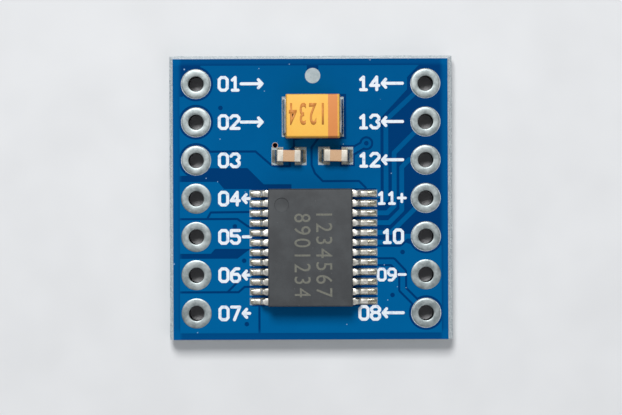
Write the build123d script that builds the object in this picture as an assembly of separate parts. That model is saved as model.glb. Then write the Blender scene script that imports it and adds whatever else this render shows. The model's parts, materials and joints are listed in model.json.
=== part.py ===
"""A dual motor driver breakout board: a small two-layer circuit board with two rows of
seven plated header holes, one 24-lead driver chip, one moulded tantalum capacitor and two
ceramic chip capacitors.

Millimetres. The origin is the centre of the header hole grid, on the board's underside:
the underside's mask, ink and pads all lie at or above Z 0.
+X runs from the left header row to the right one, +Y towards the capacitors, +Z out of
the component side.
"""

from build123d import *
from math import atan2, degrees, sin
import os

# ---------------------------------------------------------------- header holes
pin_pitch = 2.54
row_spacing = 15.24
pins_per_row = 7
hole_radius = 0.50
plating = 0.035
pad_radius = 0.95
pour_pad_radius = 1.00
pad_mask_gap = 0.05
hole_lip = 0.03

# ---------------------------------------------------------------- board layers
laminate_thickness = 1.50
copper_thickness = 0.035
mask_over_copper = 0.025
# The tinned pads finish flush with the mask, so that both lie on one plane.
tin_thickness = mask_over_copper
mask_over_laminate = 0.040
ink_thickness = 0.015

# ---------------------------------------------------------------- board outline
# Margins run from the outer hole centres to the edge of the masked face.
margin_left = 1.54
margin_right = 1.48
margin_top = 1.65
margin_bottom = 1.76
# The left, right and top edges are V-scored: each face slopes out to a snapped web.
score_run_left = 0.24
score_run_right = 0.30
score_run_top = 0.21
score_depth = 0.55
snap_roughness = 0.04
snap_waves = 11

# ---------------------------------------------------------------- copper pattern
pour_edge_gap = 0.44
copper_gap = 0.20
hairline_gap = 0.14
trace_width = 0.32
via_hole_radius = 0.15
via_pad_radius = 0.32
via_plating = 0.025
fiducial_radius = 0.51
fiducial_notch = 0.76

# ---------------------------------------------------------------- driver chip
leads_per_side = 12
lead_pitch = 0.65
lead_width = 0.28
lead_thickness = 0.15
lead_span = 7.60
lead_foot = 0.50
shoulder_width = 0.44
shoulder_length = 0.36
chip_length = 7.80
chip_width = 5.60
chip_height = 1.50
chip_standoff = 0.10
chip_draft = 6.0
chip_mark_radius = 0.48
chip_mark_depth = 0.06
chip_land_x = 0.155
chip_y = -3.26
chip_placement_error = -0.205
land_span = 8.41
land_length = 1.40
land_width = 0.42
land_mask_gap = 0.03
die_length = 3.40
die_width = 2.20
die_thickness = 0.25
die_attach = 0.03
paddle_border = 0.35
bond_wire_radius = 0.015
solder_film = 0.03
solder_rise = 0.13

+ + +

In the listing above, please print only the lines from the first one to the line where "hole_lip = 0.03" appears, exactly as written, both of those lines included.

• _Expected output_
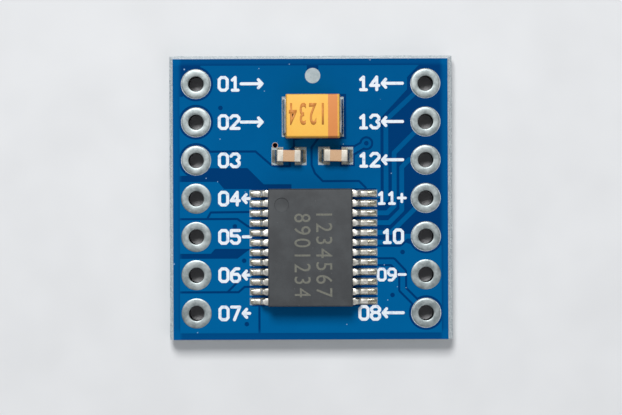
Write the build123d script that builds the object in this picture as an assembly of separate parts. That model is saved as model.glb. Then write the Blender scene script that imports it and adds whatever else this render shows. The model's parts, materials and joints are listed in model.json.
=== part.py ===
"""A dual motor driver breakout board: a small two-layer circuit board with two rows of
seven plated header holes, one 24-lead driver chip, one moulded tantalum capacitor and two
ceramic chip capacitors.

Millimetres. The origin is the centre of the header hole grid, on the board's underside:
the underside's mask, ink and pads all lie at or above Z 0.
+X runs from the left header row to the right one, +Y towards the capacitors, +Z out of
the component side.
"""

from build123d import *
from math import atan2, degrees, sin
import os

# ---------------------------------------------------------------- header holes
pin_pitch = 2.54
row_spacing = 15.24
pins_per_row = 7
hole_radius = 0.50
plating = 0.035
pad_radius = 0.95
pour_pad_radius = 1.00
pad_mask_gap = 0.05
hole_lip = 0.03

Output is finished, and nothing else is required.